### [Record extracts]
--*--

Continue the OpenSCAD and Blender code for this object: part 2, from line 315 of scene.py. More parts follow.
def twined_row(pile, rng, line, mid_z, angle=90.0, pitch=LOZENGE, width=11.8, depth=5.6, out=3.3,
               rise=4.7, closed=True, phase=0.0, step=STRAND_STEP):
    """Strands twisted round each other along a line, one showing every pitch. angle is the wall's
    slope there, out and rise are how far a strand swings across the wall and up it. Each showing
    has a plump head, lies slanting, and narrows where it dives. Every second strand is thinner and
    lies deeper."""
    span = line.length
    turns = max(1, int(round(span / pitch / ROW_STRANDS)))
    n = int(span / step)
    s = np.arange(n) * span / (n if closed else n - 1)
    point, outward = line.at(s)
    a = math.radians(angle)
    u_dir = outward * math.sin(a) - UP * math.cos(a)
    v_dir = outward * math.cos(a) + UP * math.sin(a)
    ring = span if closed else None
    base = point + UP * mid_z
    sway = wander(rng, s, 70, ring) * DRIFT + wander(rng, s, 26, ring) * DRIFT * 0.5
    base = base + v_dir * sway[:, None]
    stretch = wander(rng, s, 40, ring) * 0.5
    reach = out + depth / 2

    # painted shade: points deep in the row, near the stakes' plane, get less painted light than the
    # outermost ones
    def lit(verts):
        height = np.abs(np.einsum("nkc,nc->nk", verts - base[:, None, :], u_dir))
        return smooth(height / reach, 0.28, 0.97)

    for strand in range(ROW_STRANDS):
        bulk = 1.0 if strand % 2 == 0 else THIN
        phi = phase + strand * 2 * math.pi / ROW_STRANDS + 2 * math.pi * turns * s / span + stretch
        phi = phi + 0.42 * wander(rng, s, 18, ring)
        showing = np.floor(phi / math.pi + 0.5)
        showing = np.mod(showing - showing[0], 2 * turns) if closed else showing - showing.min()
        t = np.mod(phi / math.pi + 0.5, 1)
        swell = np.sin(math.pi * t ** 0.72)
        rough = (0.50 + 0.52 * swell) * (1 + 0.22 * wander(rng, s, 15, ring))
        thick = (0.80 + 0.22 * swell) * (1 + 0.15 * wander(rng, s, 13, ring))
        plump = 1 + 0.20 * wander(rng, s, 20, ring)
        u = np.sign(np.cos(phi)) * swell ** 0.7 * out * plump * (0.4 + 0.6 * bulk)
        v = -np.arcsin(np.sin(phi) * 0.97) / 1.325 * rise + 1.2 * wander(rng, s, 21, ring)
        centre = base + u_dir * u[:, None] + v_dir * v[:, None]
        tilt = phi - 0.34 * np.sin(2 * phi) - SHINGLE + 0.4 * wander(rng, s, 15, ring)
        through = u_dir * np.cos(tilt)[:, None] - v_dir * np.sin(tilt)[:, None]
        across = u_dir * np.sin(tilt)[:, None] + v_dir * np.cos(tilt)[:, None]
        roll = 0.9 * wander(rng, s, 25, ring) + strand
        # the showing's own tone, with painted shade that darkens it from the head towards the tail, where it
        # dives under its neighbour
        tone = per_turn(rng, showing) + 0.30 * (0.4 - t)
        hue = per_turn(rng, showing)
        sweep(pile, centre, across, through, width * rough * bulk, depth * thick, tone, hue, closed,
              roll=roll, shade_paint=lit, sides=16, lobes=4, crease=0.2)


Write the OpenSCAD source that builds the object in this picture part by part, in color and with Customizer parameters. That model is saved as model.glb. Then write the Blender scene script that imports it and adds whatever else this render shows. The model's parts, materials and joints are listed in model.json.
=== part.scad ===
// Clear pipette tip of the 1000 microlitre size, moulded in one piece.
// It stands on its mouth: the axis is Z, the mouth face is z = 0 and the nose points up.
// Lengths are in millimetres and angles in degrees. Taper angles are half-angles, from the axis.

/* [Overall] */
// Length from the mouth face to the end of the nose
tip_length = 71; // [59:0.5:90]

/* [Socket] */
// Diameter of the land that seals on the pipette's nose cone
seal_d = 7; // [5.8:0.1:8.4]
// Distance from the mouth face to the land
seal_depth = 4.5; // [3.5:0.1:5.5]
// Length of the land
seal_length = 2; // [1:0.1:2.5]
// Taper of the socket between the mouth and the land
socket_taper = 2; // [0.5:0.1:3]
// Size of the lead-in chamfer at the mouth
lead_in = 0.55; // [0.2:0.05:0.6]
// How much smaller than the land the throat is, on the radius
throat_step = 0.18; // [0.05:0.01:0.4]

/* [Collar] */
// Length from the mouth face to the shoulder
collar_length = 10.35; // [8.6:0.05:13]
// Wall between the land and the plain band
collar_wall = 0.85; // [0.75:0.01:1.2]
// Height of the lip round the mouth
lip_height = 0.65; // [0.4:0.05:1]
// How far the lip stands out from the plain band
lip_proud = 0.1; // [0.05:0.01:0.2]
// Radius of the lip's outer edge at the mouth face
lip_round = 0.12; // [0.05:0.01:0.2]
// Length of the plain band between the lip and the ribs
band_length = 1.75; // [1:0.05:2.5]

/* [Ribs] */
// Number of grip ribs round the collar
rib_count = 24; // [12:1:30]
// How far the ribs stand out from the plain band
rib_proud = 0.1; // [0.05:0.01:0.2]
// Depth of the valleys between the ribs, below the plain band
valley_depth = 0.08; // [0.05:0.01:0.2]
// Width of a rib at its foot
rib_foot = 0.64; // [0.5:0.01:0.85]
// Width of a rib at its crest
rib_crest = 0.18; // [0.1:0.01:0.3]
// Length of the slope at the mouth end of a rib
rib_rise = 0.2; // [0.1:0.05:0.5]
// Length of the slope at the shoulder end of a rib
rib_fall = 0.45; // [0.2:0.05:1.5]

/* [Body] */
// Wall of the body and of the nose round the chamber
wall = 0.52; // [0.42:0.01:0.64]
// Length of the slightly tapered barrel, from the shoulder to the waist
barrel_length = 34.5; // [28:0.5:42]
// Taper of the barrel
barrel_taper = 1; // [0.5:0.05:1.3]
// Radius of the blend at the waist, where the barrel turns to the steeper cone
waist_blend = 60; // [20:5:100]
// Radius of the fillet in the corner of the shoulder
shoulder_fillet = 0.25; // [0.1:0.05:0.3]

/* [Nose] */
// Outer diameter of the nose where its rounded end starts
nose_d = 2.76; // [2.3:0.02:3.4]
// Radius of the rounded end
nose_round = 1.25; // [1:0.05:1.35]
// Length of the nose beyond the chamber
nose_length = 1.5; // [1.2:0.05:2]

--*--

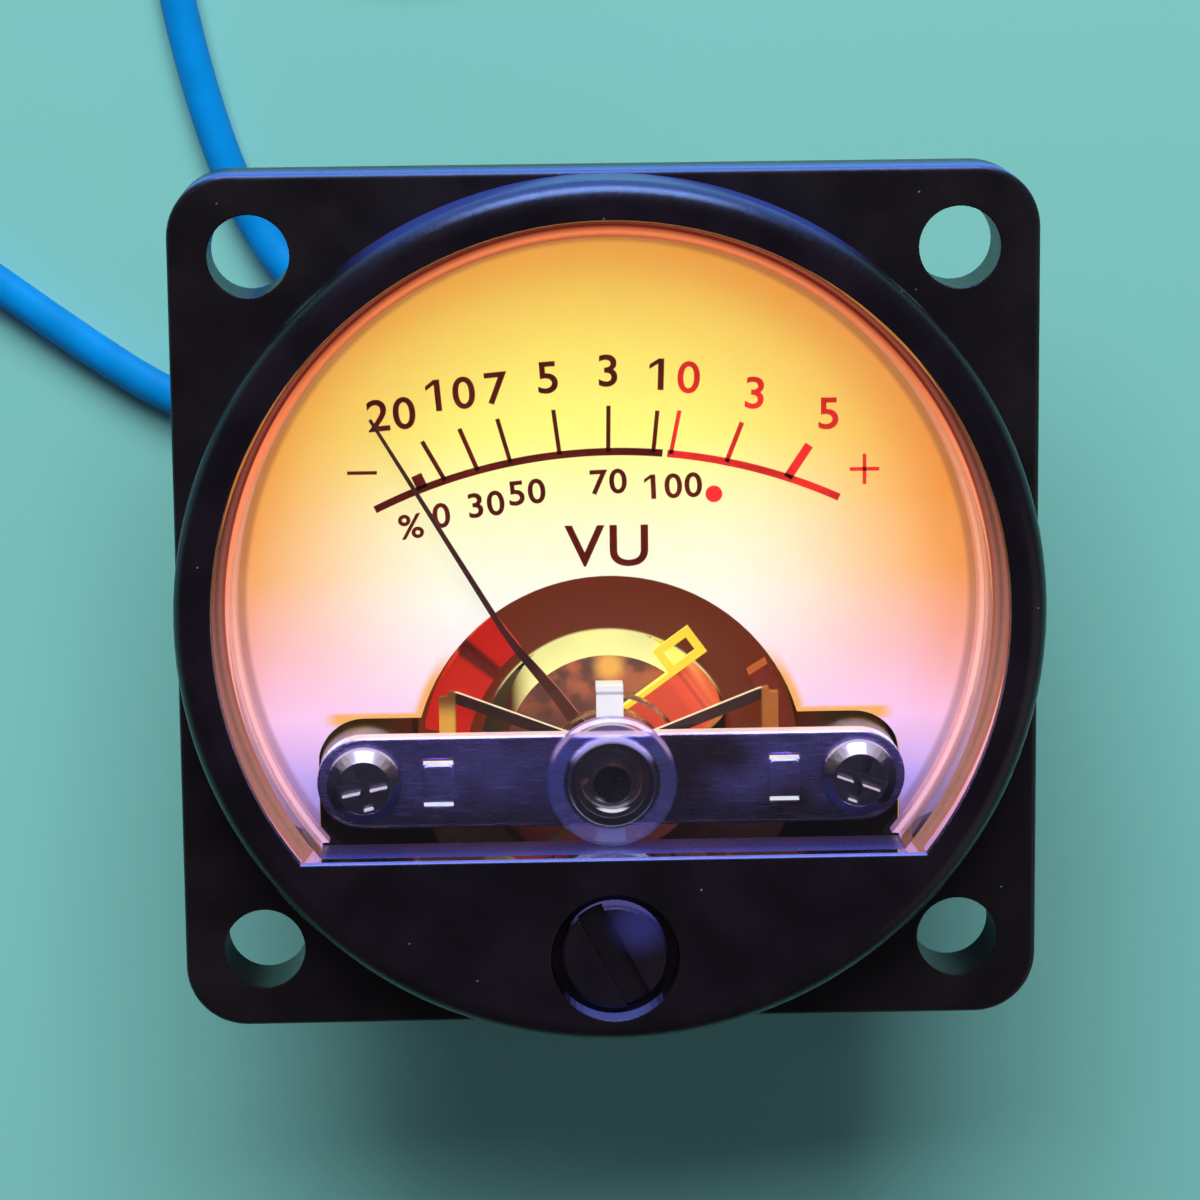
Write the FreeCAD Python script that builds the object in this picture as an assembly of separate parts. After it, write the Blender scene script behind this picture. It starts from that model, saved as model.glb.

--*--

### [Directions for this task]
Set out every line from the material that contains the string "saved".

### [Written response]
Write the OpenSCAD source that builds the object in this picture part by part, in color and with Customizer parameters. That model is saved as model.glb. Then write the Blender scene script that imports it and adds whatever else this render shows. The model's parts, materials and joints are listed in model.json.
Write the FreeCAD Python script that builds the object in this picture as an assembly of separate parts. After it, write the Blender scene script behind this picture. It starts from that model, saved as model.glb.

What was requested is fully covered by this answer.